You are generalizing too much. Europe is full of different electoral systems, and each system has its own dynamics that favor different kinds of people.

Take Finland, for example, with open list proportional elections. The primary competitors of every candidate are other candidates from the same party and district. In order to win, you have to develop and maintain your own niche. Many politicians leave to become lobbyists or consultants or join a think tank, but it's almost always a one-way street. It's difficult to return to politics after an extended absence, because someone else has already taken your niche (if it's still viable), and money and experience rarely help win it back.

As for the actual question, many European countries seem to consider trade secrets primarily a contractual matter. Revealing private secrets is not a crime, while abusing your position or breaking into a system without proper authorization can be. Prosecutors generally cannot invoke national security without a clear legal basis.
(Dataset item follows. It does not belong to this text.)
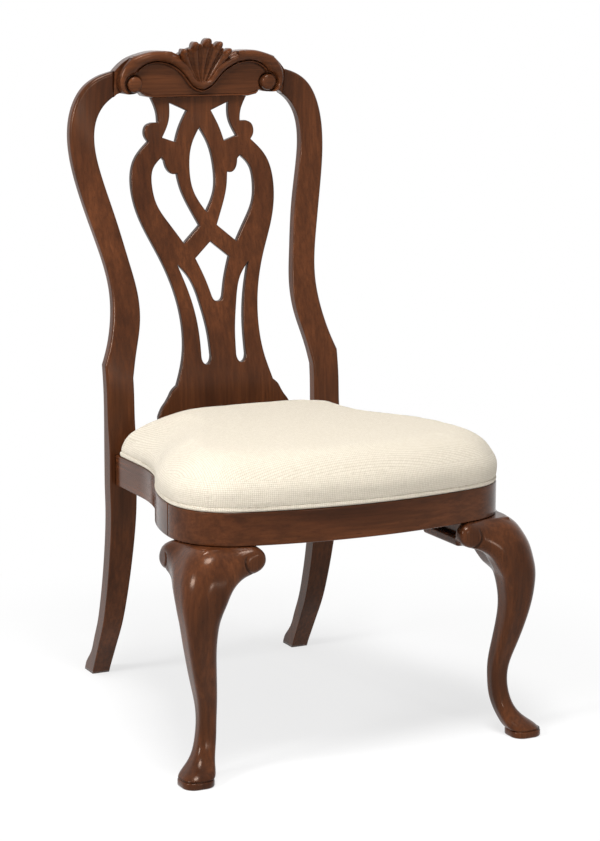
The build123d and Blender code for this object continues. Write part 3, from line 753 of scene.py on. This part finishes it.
def eased(t):
    """A step from 0 to 1 with level ends: t*t*(3-2t)."""
    t = np.clip(t, 0, 1)
    return t * t * (3 - 2 * t)


def scroll_face(line, u, z, end, soft):
    """Set-back of a knee's face near its scroll: a quarter circle in from the outline."""
    return rolled(np.minimum(distance_to(line, u, z + 0 * u), np.abs(u - end)), soft)


def leg_grid():
    """L-shaped sections up the leg, right side: front arm, round corner, side arm, inside.

    Each arm runs from the corner to the scroll's outline at that height. Its face goes
    over from the knee's to the scroll's own plane, and is rounded off at the outline."""
    z = np.r_[np.linspace(12, 60, 26)[:-1], np.linspace(60, 240, 56)[:-1]]
    z = np.r_[z, np.linspace(240, knee_top, 90)]
    tables = (leg_reach, leg_widths, leg_rounds)
    reach, width, soft = (spline_through(leg_heights, v, z)[:, None] for v in tables)
    z, half = z[:, None], width / 2
    cx, cy = corner_x + reach / math.sqrt(2), corner_y - reach / math.sqrt(2)
    left, right, front, rear = cx - half, cx + half, cy - half, cy + half
    front_ear = np.interp(z, front_scroll[:, 1], front_scroll[:, 0])
    side_ear = np.interp(z, side_scroll[:, 1], side_scroll[:, 0])
    ear_x = np.where(z > block_foot, np.minimum(left, front_ear), left)
    ear_y = np.where(z > block_foot, np.maximum(rear, side_ear), rear)
    edge = np.interp(z, [235, 300], [1, 0]) * np.minimum(soft, 18)
    edge = edge + np.interp(z, [235, 300], [0, 10])
    corner = np.minimum(soft, half / 1.03)
    top_drop = rolled(knee_top - z, 13.0)
    fine = 1 - np.cos(np.linspace(0, math.pi / 2, 40))
    u = ear_x + (right - corner - ear_x) * fine
    over = eased((left + 20 - u) / 44) * eased((z - 255) / 40)
    front_y = front * (1 - over) + (front_plane + top_drop) * over
    front_y = front_y + scroll_face(front_scroll, u, z, ear_x, edge)
    turn = np.linspace(0, math.pi / 2, 11)[1:-1]
    arc_x = right - corner * (1 - np.sin(turn))
    arc_y = front + corner * (1 - np.cos(turn))
    v = (ear_y + (front + corner - ear_y) * fine)[:, ::-1]
    over = eased((v - cy - half + 20) / 44) * eased((z - 240) / 40)
    side_x = right * (1 - over) + (side_plane - top_drop) * over
    side_x = side_x - scroll_face(side_scroll, v, z, ear_y, edge)
    inner_x = np.maximum(corner_x + inner_face, left)
    inner_y = np.minimum(corner_y - inner_face, rear)
    turn = np.linspace(0, math.pi / 2, 9)
    low_x = left + corner * (1 - np.sin(turn))
    low_y = rear - corner * (1 - np.cos(turn))
    high_x = [inner_x + 3] + [inner_x] * 3 + [left] * 2 + [(left + ear_x) / 2, ear_x + 3, ear_x]
    high_y = [ear_y, ear_y - 3, (ear_y + rear) / 2] + [rear] * 2 + [inner_y] * 3 + [inner_y - 3]
    change = eased((z - 256) / 22)
    in_x = low_x * (1 - change) + np.hstack(high_x) * change
    in_y = low_y * (1 - change) + np.hstack(high_y) * change
    x, y = np.hstack([u, arc_x, side_x, in_x]), np.hstack([front_y, arc_y, v, in_y])
    return np.stack([x, y, z + 0 * x], -1)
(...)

Which probably can't be found in matters that are more about Western competitiveness in general than about the security and interests of a specific country.

alephnerd an hour ago | parent [-]

Not to be that guy, but there's a significant difference between Finland versus Netherlands, Germany, and even Ireland in importance within the EU and European institutions from a power politics perspective, as well as the type of political culture.

Pre-1995 EU member states tend to have stronger control within EU institutions, and are the states that actually matter along with a couple later EU member states that have openly threatened or actively reversed into illiberal democracies that tried to stymie EU institutions and/or created their own groups to pressure the EU such as the Visegrad Group.

From a US perspective, as long as Russia threatens Finland, Finland has no choice to look to the US, especially if green men suddenly appear on Etelakari, Kilpisaari, or some other rocky island in the Gulf of Finland, especially now that pro-Putin Rumen Radev has won a majority in Bulgaria, Babis and his coalition have returned to power in Czechia, and Fico in Slovakia remains in (tenuous) power.